◆ Written problem ◆
Single out each line with the word "flat" and copy it.

═════ Input material

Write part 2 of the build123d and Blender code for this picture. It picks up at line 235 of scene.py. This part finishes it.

══════════
═════ Input material

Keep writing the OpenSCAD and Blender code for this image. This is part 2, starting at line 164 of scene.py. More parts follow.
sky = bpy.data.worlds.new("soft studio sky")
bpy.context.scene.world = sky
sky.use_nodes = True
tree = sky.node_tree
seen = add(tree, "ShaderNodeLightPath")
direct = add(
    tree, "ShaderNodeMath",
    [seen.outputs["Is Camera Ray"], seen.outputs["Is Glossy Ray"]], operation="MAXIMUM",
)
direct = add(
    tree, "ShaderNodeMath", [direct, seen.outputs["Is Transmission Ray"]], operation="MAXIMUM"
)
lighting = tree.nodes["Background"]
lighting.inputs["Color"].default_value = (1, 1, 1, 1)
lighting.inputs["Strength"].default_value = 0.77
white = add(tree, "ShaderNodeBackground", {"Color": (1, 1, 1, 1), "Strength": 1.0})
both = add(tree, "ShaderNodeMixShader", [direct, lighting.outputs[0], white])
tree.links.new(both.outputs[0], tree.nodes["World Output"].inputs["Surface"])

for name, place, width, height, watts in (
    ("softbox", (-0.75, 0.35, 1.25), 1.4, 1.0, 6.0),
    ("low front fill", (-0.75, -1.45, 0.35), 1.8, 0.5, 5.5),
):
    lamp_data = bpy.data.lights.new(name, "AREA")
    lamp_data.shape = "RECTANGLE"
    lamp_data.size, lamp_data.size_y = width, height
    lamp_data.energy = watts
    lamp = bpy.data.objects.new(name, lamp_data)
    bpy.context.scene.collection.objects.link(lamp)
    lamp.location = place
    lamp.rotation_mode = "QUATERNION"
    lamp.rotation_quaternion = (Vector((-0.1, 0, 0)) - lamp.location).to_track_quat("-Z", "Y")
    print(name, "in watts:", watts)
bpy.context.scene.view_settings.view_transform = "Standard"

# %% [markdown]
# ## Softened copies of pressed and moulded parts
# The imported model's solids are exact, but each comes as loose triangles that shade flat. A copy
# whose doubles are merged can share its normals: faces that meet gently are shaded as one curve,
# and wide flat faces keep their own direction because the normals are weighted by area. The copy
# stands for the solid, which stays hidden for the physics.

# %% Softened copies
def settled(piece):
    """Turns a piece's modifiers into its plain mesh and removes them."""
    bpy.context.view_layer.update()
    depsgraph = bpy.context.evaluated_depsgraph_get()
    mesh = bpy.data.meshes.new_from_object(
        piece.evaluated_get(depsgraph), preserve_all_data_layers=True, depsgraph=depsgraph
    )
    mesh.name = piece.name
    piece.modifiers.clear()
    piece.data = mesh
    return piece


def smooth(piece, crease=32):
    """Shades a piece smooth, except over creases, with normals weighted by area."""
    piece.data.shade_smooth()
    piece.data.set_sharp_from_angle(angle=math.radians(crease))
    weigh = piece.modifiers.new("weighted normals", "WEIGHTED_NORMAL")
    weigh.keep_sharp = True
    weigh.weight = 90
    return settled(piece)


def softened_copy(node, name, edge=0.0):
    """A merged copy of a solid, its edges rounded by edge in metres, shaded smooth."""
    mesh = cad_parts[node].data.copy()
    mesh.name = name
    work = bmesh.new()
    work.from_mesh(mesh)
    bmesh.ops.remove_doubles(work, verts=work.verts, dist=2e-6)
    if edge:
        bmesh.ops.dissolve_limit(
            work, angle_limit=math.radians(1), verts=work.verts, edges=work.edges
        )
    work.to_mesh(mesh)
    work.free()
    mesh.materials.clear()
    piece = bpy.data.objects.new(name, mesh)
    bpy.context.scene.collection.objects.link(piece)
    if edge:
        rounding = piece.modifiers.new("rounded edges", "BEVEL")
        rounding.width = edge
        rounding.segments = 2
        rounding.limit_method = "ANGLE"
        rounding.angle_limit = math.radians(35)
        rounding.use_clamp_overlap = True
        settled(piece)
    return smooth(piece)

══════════
═════ Input material

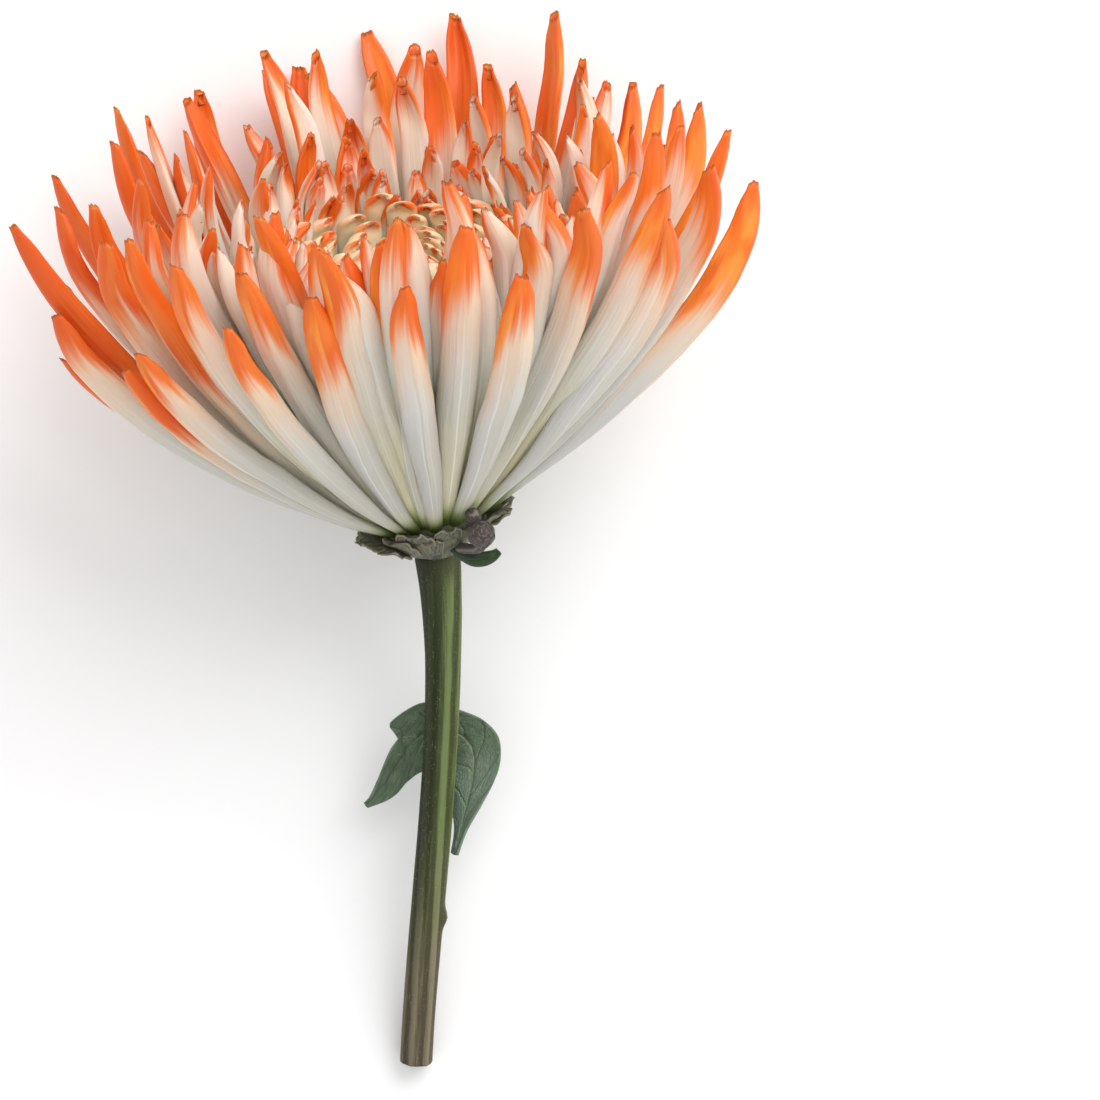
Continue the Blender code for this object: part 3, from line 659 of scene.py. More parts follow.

══════════

◆ Written response ◆
# The imported model's solids are exact, but each comes as loose triangles that shade flat. A copy
# and wide flat faces keep their own direction because the normals are weighted by area. The copy